Full professor
Department of Molecular Biology, Medical Biochemistry, and Pathology
Faculty of Medicine

Jacques Côté obtained his PhD from Laval University after characterizing the structure and function of Endo G, an endonuclease involved in the replication of mitochondrial DNA and cell apoptosis. He did postdoctoral training with Dr. Jerry Workman at Penn State University, where he identified and characterized chromatin remodeling complexes (SWI/SNF) involved in gene activation. In 1997, he joined Laval University, where he is a Full Professor in the Department of Molecular Biology, Medical Biochemistry, and Pathology. He currently holds the Canada Research Chair in Chromatin Biology and Molecular Epigenetics.

His research projects characterize the dynamic role of chromatin in the regulation of nuclear functions and cell proliferation. His work uses the yeast model system as well as human cells to define the structure, function, and regulation of histone-modifying complexes implicated in genome expression and maintenance. Research in his laboratory led to important discoveries on the regulatory mechanisms involved in gene transcription and the cellular response to DNA damage, using expertise in molecular biology and genetics, biochemistry, epigenetics, genomics, proteomics, and genome editing.

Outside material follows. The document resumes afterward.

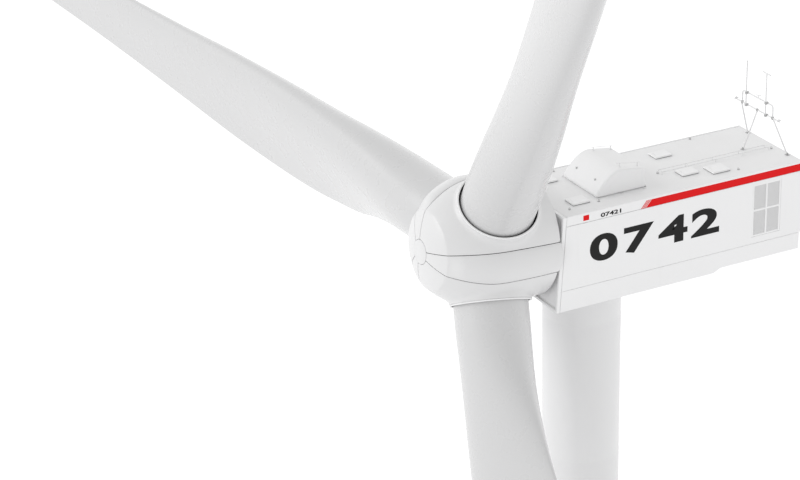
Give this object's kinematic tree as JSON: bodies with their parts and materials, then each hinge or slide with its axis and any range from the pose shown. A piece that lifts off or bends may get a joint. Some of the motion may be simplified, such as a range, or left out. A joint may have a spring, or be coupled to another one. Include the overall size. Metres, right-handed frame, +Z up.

The Côté lab’s research aims to understand chromatin dynamics associated with gene regulation, DNA repair, and replication. They study protein complexes that control acetylation and methylation of histones, and the composition of chromatin. They dissect the molecular mechanisms of epigenetics, in which signals to chromatin mark different genomic loci and are read by effectors to translate a biological response. Their work has characterized the structure and function of several protein complexes, identifying their intrinsic recognition modules for the epigenetic histone signature.

Discoveries in the laboratory identified and extensively characterized the highly conserved NuA4/Tip60 acetyltransferase complex and demonstrated for the first time the essential role of chromatin-modifying activities in the process of DNA repair and replication in eukaryotes. Accurate writing and reading of these epigenetic marks lead to changes in chromatin dynamics, in a targeted manner within the genome, and this process is subverted in cancer. In fact, the clear majority of the activities studied in the Côté lab are tumor suppressors, and Tip60 itself is down-regulated in a very large spectrum of cancers.